First, you need to recognize and dismiss your instinctual answer.

Nonsense:  The Power of Not Knowing by Jamie Holmes

Listening to TED talks and Science Friday podcasts is enlightening. One of those shows, or perhaps both, featured a discussion about how the brain puts commonplace objects in known categories. For example, when we enter a room and see a dark rectangle on the wall displaying moving images our brain identifies it as a television. It sees other objects, too; the sofa, the armchair, the bookshelf, that refrigerator full of craft beer. The brain craves certainty and closure. This ability is a fabulous shorthand for life. We don’t have to spend time every single day identifying objects and reading rule books and wondering what in the world is going on around us.

We like answers. They make us feel right; we gain confidence about ourselves and our environment when we “know” things. For example, when we’re driving we know the rules of the road (well, okay, many of us do). When the light turns red, we will all stop. When it is green, we will go. We put much faith in the fact that traffic will obey such known parameters. We know if we go to a class at our community college what the curriculum will be that day. But what if you did not know any of those things?
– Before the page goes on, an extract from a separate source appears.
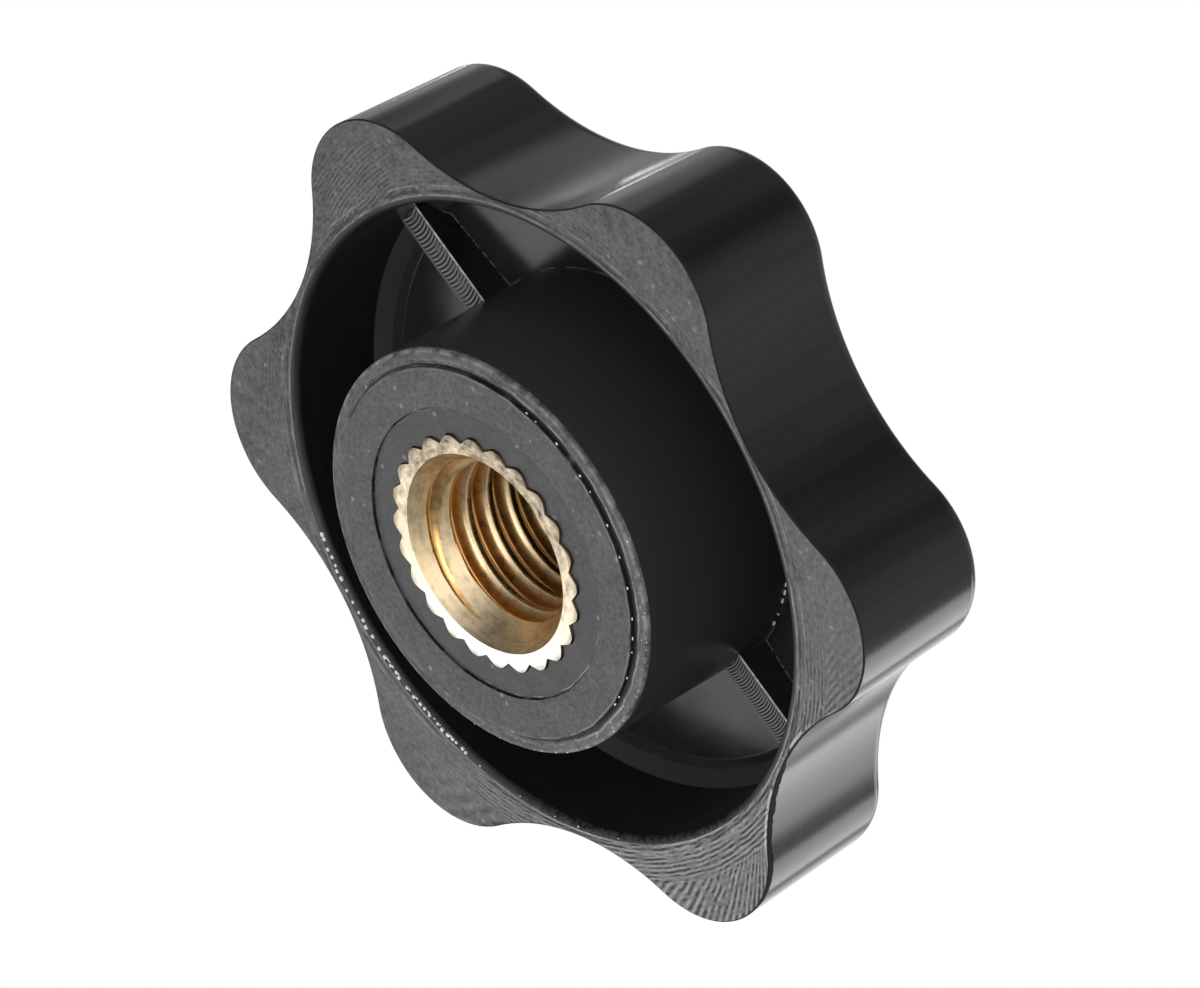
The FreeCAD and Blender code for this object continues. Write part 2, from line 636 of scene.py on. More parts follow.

Not all scenarios and circumstances in life give us closure. When we go to a doctor, we don’t always know what the diagnosis will be – and, surprisingly, the doctor may not either. He may just give us a “known” diagnosis for the “known” symptoms. The doctor’s mind is susceptible to closure, too. How can we cope with uncertainty? Can we learn to thrive in a sea of ambiguity? This is essentially the subject covered in Jamie Holmes’ book, Nonsense: The Power of Not Knowing.

Holmes has an easy writing style. His tone is relaxed, straightforward, exploratory, friendly, even uncertain. The experiences presented were engaging. Especially enjoyable (for this reviewer) were those regarding Michel Thomas and his approach to language learning and the foray he took into the intelligence field. Yes, as in spy stuff. He engendered uncertainty in his foes and exploited it. Learning even that little bit of information felt like it could be helpful. When under stress and in unfamiliar surroundings vigilance is crucial. But the simple fact is that we can be misdirected and confused at the whim of another party.

This book can also make a person feel uncomfortable, foolish, enlightened, challenged, amazed. There is a quiz on page eighty-seven, a shortened version of a need-for-closure scale developed by Donna Webster and Arie Kruglanski. It can make a person reconsider what they think they knew of themselves. (My mind is much more rigid than I am comfortable with!) Basically the research and anecdotes related in Nonsense advocate not being a know-it-all and learning to live in the real world, where very little is certain.

I received this book from Blogging for Books for this review.